Nel Paese africano si estrae il 50% del cobalto mondiale e secondo i documenti raccolti da Amnesty da aree in cui è diffuso il lavoro minorile arriva il cobalto che viene comprato e lavorato dalla Congo Dongfang Mining (CDM), società interamente controllata dal colosso cinese Zhejiang Huayou Cobalt. Di qui il minerale viene venduto a tre produttori di componenti per batterie in Cina e Corea del Sud che a loro volta forniscono le aziende che servono colossi dell'elettronica e delle auto. Il rapporto cita tra queste Apple, Microsoft, Samsung, Sony, Daimler e Volkswagen. Amnesty scrive di aver contattato 16 multinazionali che figuravano tra i clienti dei produttori di batterie con cobalto lavorato da Huayou Cobalt e di queste nessuna sarebbe riuscita a fornire informazioni dettagliate per una verifica indipendente della provenienza del cobalto usato nei propri prodotti. Sony fa sapere all'ANSA di aver adottato dal 2005 un codice col quale chiede anche ai suoi fornitori di rispettare condizioni etiche di lavoro e sottolinea di aver indagato in particolare sulla catena di rifornimento di cobalto e di non aver riscontrato l'utilizzo di minerale proveniente da Katanga, nella Repubblica democratica del Congo.
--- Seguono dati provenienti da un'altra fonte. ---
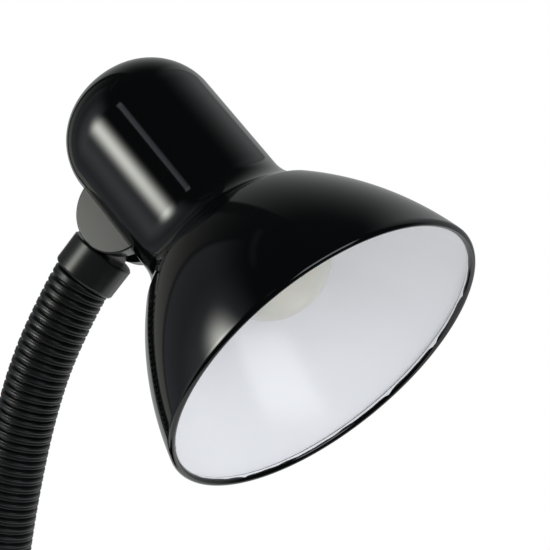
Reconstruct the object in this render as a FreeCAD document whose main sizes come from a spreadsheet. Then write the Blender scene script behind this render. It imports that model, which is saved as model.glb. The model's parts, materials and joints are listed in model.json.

Alla Bbc Apple ha invece spiegato che sta «valutando» dozzine di diversi materiali, cobalto incluso, per individuare eventuali rischi ambientali e sul lavoro.
Samsung ha affermato che i contratti con fornitori che sfruttano il lavoro minorile vengono «immediatamente interrotti». Secondo dati Unicef citati dal rapporto di Amnesty e Afrewatch sono almeno 40mila i bambini costretti a lavorare nelle miniere di cobalto della Repubblica democratica del Congo, molti anche nel processo di estrazione. Alcuni di questi minori sono stati intervistati e hanno affermato di «lavorare» anche con turni di 12 ore, con una remunerazione fra uno e due dollari. Spesso allo sfruttamento si aggiungono poi abusi fisici, oltre che l'esposizione a polveri e gas pericolosi. «È paradossale che nell'era digitale alcune delle compagnie più innovative e ricche al mondo siano in grado di vendere dispositivi incredibilmente sofisticati senza dover dimostrare da dove arrivano le materie prime per le loro componenti», dice Emmanuel Umpula, direttore esecutivo di Afrewatch.